Write out the whole listing word for word.

Structured object records:

== == ==

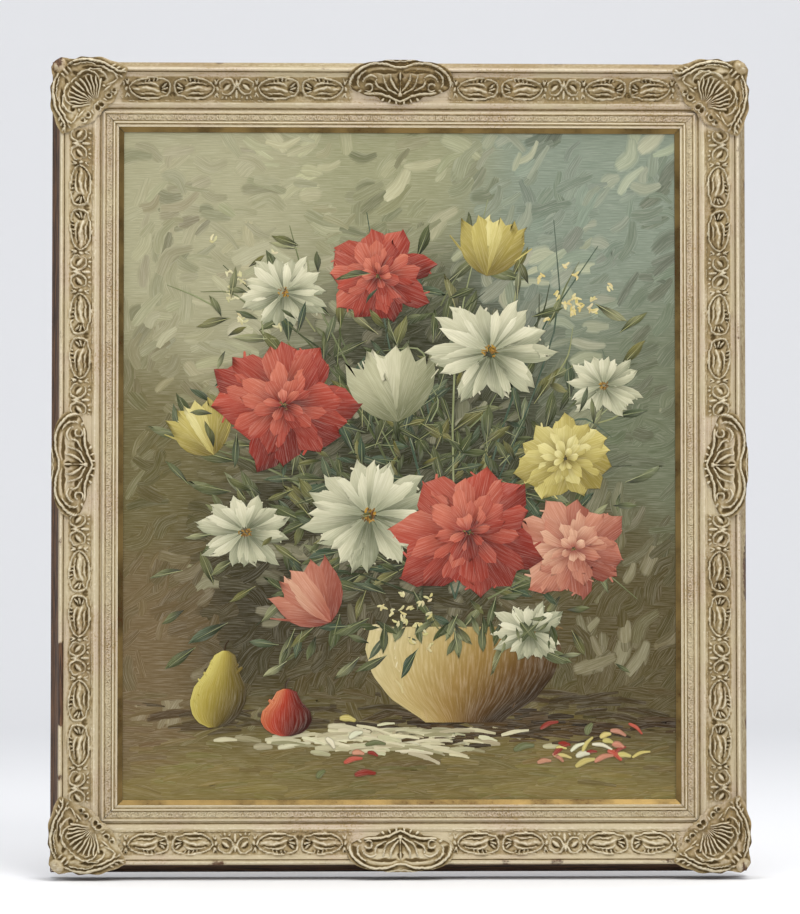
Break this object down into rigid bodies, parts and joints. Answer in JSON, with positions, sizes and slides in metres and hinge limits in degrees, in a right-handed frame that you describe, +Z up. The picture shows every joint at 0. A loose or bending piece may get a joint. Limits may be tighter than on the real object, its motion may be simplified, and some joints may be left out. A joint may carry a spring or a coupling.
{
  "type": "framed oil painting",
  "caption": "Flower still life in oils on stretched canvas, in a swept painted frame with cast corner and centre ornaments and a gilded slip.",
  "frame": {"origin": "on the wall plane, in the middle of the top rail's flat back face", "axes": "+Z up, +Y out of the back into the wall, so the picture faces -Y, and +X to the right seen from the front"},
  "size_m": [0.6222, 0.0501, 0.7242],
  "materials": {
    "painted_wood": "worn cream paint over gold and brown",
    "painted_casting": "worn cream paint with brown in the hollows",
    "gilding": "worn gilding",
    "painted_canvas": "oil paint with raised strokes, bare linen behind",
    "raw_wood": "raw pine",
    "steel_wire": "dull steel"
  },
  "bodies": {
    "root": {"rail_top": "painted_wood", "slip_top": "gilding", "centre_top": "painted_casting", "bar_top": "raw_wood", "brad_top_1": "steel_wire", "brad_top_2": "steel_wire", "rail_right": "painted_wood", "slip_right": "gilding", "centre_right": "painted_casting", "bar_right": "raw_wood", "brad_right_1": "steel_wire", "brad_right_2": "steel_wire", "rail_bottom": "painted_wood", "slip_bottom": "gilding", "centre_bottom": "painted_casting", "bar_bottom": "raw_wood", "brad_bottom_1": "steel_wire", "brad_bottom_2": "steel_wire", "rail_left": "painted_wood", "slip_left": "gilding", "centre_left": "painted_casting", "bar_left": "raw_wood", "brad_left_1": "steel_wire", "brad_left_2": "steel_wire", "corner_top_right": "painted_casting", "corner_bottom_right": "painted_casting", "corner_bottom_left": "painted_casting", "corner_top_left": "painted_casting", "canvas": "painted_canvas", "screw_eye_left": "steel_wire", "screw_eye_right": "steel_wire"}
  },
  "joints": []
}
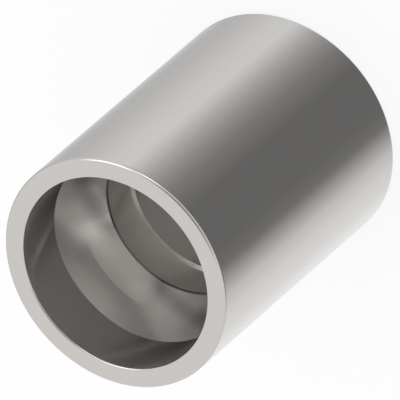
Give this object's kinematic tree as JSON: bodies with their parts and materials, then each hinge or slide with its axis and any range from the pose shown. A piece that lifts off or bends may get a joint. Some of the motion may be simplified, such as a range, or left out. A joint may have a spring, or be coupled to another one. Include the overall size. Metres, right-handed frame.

== == ==

Solved problem:
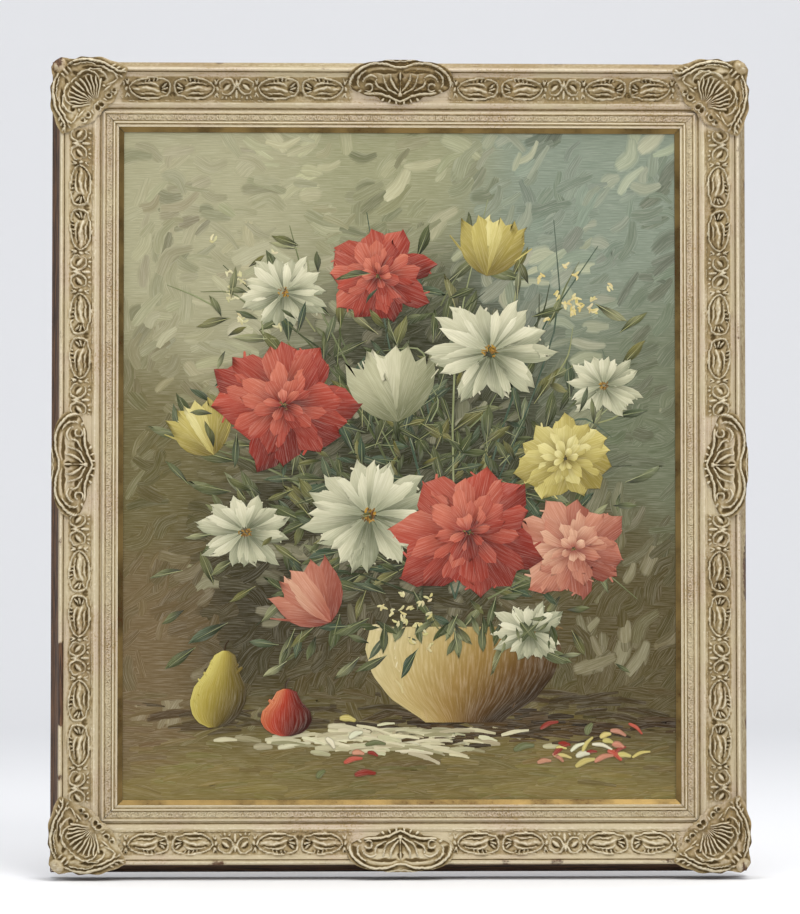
Break this object down into rigid bodies, parts and joints. Answer in JSON, with positions, sizes and slides in metres and hinge limits in degrees, in a right-handed frame that you describe, +Z up. The picture shows every joint at 0. A loose or bending piece may get a joint. Limits may be tighter than on the real object, its motion may be simplified, and some joints may be left out. A joint may carry a spring or a coupling.
{
  "type": "framed oil painting",
  "caption": "Flower still life in oils on stretched canvas, in a swept painted frame with cast corner and centre ornaments and a gilded slip.",
  "frame": {"origin": "on the wall plane, in the middle of the top rail's flat back face", "axes": "+Z up, +Y out of the back into the wall, so the picture faces -Y, and +X to the right seen from the front"},
  "size_m": [0.6222, 0.0501, 0.7242],
  "materials": {
    "painted_wood": "worn cream paint over gold and brown",
    "painted_casting": "worn cream paint with brown in the hollows",
    "gilding": "worn gilding",
    "painted_canvas": "oil paint with raised strokes, bare linen behind",
    "raw_wood": "raw pine",
    "steel_wire": "dull steel"
  },
  "bodies": {
    "root": {"rail_top": "painted_wood", "slip_top": "gilding", "centre_top": "painted_casting", "bar_top": "raw_wood", "brad_top_1": "steel_wire", "brad_top_2": "steel_wire", "rail_right": "painted_wood", "slip_right": "gilding", "centre_right": "painted_casting", "bar_right": "raw_wood", "brad_right_1": "steel_wire", "brad_right_2": "steel_wire", "rail_bottom": "painted_wood", "slip_bottom": "gilding", "centre_bottom": "painted_casting", "bar_bottom": "raw_wood", "brad_bottom_1": "steel_wire", "brad_bottom_2": "steel_wire", "rail_left": "painted_wood", "slip_left": "gilding", "centre_left": "painted_casting", "bar_left": "raw_wood", "brad_left_1": "steel_wire", "brad_left_2": "steel_wire", "corner_top_right": "painted_casting", "corner_bottom_right": "painted_casting", "corner_bottom_left": "painted_casting", "corner_top_left": "painted_casting", "canvas": "painted_canvas", "screw_eye_left": "steel_wire", "screw_eye_right": "steel_wire"}
  },
  "joints": []
}
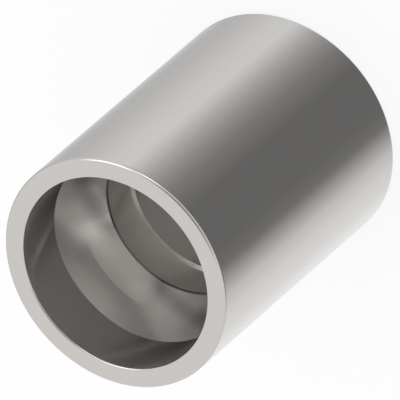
Give this object's kinematic tree as JSON: bodies with their parts and materials, then each hinge or slide with its axis and any range from the pose shown. A piece that lifts off or bends may get a joint. Some of the motion may be simplified, such as a range, or left out. A joint may have a spring, or be coupled to another one. Include the overall size. Metres, right-handed frame.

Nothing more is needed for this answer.